Видимо, Чимид работала в каком-нибудь детском секторе монгольской пионерской организации, или в Улаан-Баторском дворце пионеров, который мы посетили на второй или на третий день – а может быть, она просто преподавала русский язык в одной из монгольских школ. Выгуливать меня она являлась ежедневно, как на работу – стало быть, за наши прогулки она получала зарплату, и с этой стороны всё было в порядке. Проблема была в другом: в том, что девятилетнему туристу из Совецкого Социалистического Союза, коим был я, в столице Монгольской Народной Республики было сильно-то и нечего показывать. Во Дворце пионеров меня почти ничего не заинтересовало: там были какие-то кружки и секции, и меня познакомили с моими монгольскими сверстниками, но они ужасно стеснялись, и энтузиазма по поводу нашего знакомства не выказывали. Да и как нам было с ними общаться, на каком языке? – я не знал монгольского, а они, соответственно, не знали русского… Лишь один мальчик, по виду – юный активист и отличник, улыбаясь, пожал мне по-взрослому руку, произнёс какую-то короткую речь, и, отстегнув от своей школьной формы пионерский значок, протянул его мне. Я ужасно засмущался: ведь нужно же было подарить ему что-то взамен… и я отстегнул со своей куртки и подарил ему свой значок – с Чебурашкой.
В основном, мы с Чимид шлялись по городу – вернее, по его центру, по набережной реки Толы – и болтали. Дважды поднимались на гору Зайсан: на ней расположен мемориал, посвящённый совецко-монгольскому военному содружеству в годы Второй Мировой войны, а кроме того, на вершине горы наличествует парк, а со смотровой площадки открывается отличный вид на город.

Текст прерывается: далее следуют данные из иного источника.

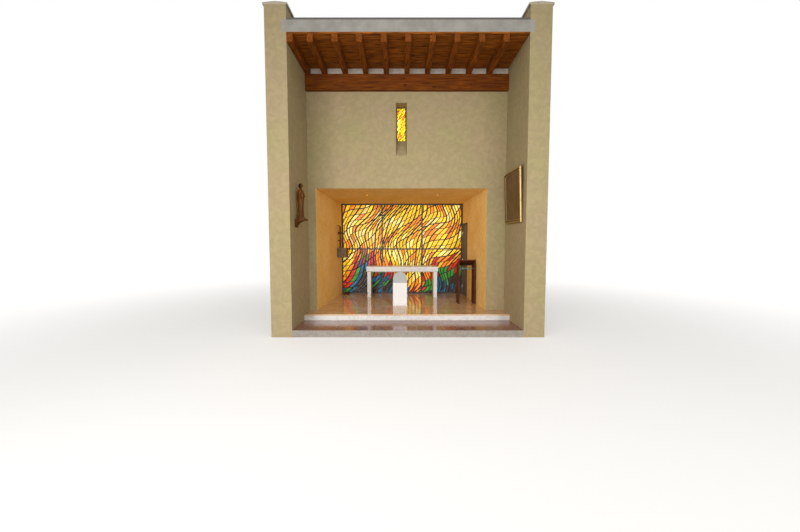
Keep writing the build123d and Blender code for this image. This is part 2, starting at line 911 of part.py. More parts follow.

Каждый день Чимид приносила мне небольшие сувениры: один раз это был целый конверт монгольских почтовых марок, необычайно ярких и красивых, с неизменной надписью кириллицей «МОНГОЛ ШУУДАН» («Почта Монголии»), в другой раз это мог быть значок или переливающаяся, «объёмная» открытка, или набор фломастеров, или блокнот в кожаном переплёте, или ещё какая-нибудь, столь же приятная мелочь. И мне снова было неудобно: ведь я поехал за границу впервые и не догадался взять с собой никаких сувениров (дедушка, между прочим, мог бы и догадаться!) – и, отчаявшись, я предложил Чимид нарисовать для неё картину. Она согласилась, и три вечера подряд я рисовал для неё подарок: на альбомном листе фломастерами я изображал Монголию, какой я представлял её себе – а вернее, беспардонно перерисовывал сюжет с какой-то фотографии. На моей «картине» были изображены юрты и пагоды на фоне зелёной степи, а на первом плане была нарисована бегущая лошадь. Лошадь была немного толстовата, к тому же, как мне сейчас кажется, больше походила на собаку, чем на лошадь – но Чимид подарок понравился… и на следующий день она принесла мне маленькую фигурку лошадки! Эта лошадка была сшита из тонкой коричневой замши, а хвост и грива у неё были из настоящего конского волоса, и даже пахли именно так, как должно пахнуть от настоящей, живой лошади! Где она скачет теперь, замшевая лошадка из моего детства?… И почему всё так глупо получается с подарками, которые хранить бы, и хранить всю жизнь?…
…Однажды, гуляя по Улаан-Батору, мы проходили мимо одного, в высшей степени странного, памятника. О том, кто именно торчит здесь, перед входом в Государственную Библиотеку, я – спасибо тогдашнему совецкому телевидению! – худо-бедно, но знал. Но я не понимал, с чего вдруг этот исторический персонаж с усами и трубкой стоит здесь, в столице иностранного государства?…
На мой вопрос, почему Он здесь стоит, Чимид засмущалась и ничего толком не смогла ответить. А когда вечером я спросил об этом дедушку, он ответил примерно так:
– А это Монголия демонстрирует независимость от Совецкого Союза!
Больше дед не сказал ничего, да я и не спрашивал. Уже когда мы вернулись в Иркутск, и в одном из разговоров с родными всплыл этот эпизод, моя бабушка задала деду тот же самый вопрос – но, в отличии от меня, ей дед дал более развёрнутый ответ:
– Простые-то монголы «любят» Усатого не больше, чем мы. Просто, когда у нас «развенчали культ», Чойболсану из Кремля указали: убери, мол. Ну, а он решил характер показать: дескать, мы — суверенная держава, какие памятники хотим, такие и оставляем стоять! Ну, а наши и не настаивали особо…
Говорят, что Усатый достоял в Улаан-Баторе до самого конца девяностых, а потом, будто бы, его выкупили какие-то владельцы ночного клуба, и установили в своём заведении посреди танц-пола – но так это, или нет, я не знаю. Ну, и чёрт с ним.